There were definitely few books that planted the bug. Tom Robbins hit me like an inspirational freight train in my early 20s. His stories are all journeys of personal discovery, and often feature descriptions of places so vivid you can live in them. Years later I was fortunate to have Robbins mentor me for my own novel (yet to be published). I discovered Graham Hancock in the mid 1990s, and his earlier work inspired my curiosity to travel, learn and explore. There’s Bill Bryson, of course, for the everyman humor, and Hunter S. Thompson – the godfather of journalism grads – who recalibrated the genre to put writers into the story. My first column and website was called Modern Gonzo, and I still mostly write in first-person.
What advice and/or warnings would you give to someone who is considering going into travel writing?
It’s not a living, it’s a lifestyle. Low-paying, hyper competitive, full of personal sacrifices, and yet you can’t fault the perks. Don’t get sucked into the idea that you’re going to be on a permanent holiday. It’s a ton of work and uncertainty. Over the years, I’ve seen a lot of folks come in hot and burn out fast. Beyond the writing and the travel, you’ve got to keep sticky fingers in a lot of warm pies. Get used to rejection, and when you start taking things for granted – the fantastic service, meals and hotels – you should probably find something else to do.

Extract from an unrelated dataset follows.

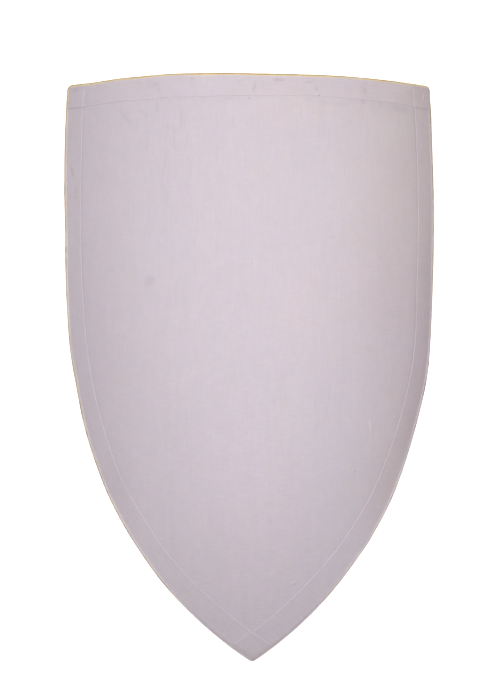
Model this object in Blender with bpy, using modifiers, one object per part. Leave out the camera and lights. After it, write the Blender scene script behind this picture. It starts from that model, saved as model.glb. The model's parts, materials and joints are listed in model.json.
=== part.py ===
"""Heater shield of curved plywood, faced with canvas and bound round its edge with three strips.

It lies face up on its two side rims. Everything is laid out flat first: s runs across the shield, t runs
up it from its widest line, and n is the height over the middle of the board. Rolling wraps that flat
pattern on a cylinder whose axis runs along the shield, and the rolled shield is then pitched to the angle
at which it comes to rest.
"""

import math
from collections import namedtuple

import bmesh
import bpy
import numpy as np
from mathutils import Matrix, Vector

# The flat outline, in metres: half of it, because the two sides are alike.
HALF_WIDTH = 0.300  # at the widest line, round the curve
TOP_RISE = 0.182  # from the widest line up to the top edge
SIDE_RADIUS = 2.4  # the upper part of each side
BELLY_DROP = 0.184  # from the widest line down to where the belly begins
BELLY_RADIUS = 0.65  # from there to the tip
TIP_RADIUS = 0.008
CORNER_RADIUS = 0.009

# The roll, and the layers from back to front.
ROLL_RADIUS = 0.5  # of the middle of the board
BOARD_THICKNESS = 0.008
FACING_THICKNESS = 0.0008
STRIP_THICKNESS = 0.001
GAP = 0.0003  # between neighbouring layers

# The edge strips, whose section is a long front leg, a round fold and a shorter back leg.
FRONT_LEG = 0.035  # from the rim, across the front
BACK_LEG = 0.025  # from the rim, across the back
BACK_MITRE = 0.0004  # left open along the joint of two back legs
FOLD_JOINT = math.radians(4)  # left open to each side of the joint of two folds
FOLD_SEGMENTS = 6

# Where one strip laps over another, as distances in from the lower strip's rim.
LAP_START = 0.040  # the upper strip begins to climb
LAP_FULL = 0.036  # it has climbed on to the lower strip
LAP_MIDDLE = (0.025, 0.014)
UNDER_END = 0.0093  # seen from the upper strip's rim, where the lower strip's front leg ends
LAP_SIDE_STEP = 0.0085  # the upper strip has climbed this far in from its own rim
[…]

What is the biggest reward of life as a travel writer?
I’ve done everything I’ve ever wanted to do, about four times over. My biggest reward is inspiring a largely anonymous audience to embrace and discover the world with a positive perspective. There’s a lot of negative, bad news out there, it’s baked into the media business model. But here we are, fighting the good fight, sharing our tales to show the world is a lot friendlier, safer and more beautiful than people think. If just one person is inspired to go on a journey because of something I wrote, it will positively ripple through their human experience, the people they touch, and the economy in so many ways. Not far behind all this is the opportunity to show the world to my kids, which I hope inspires a life of curiosity, open-mindedness, adventure, connection, and wisdom.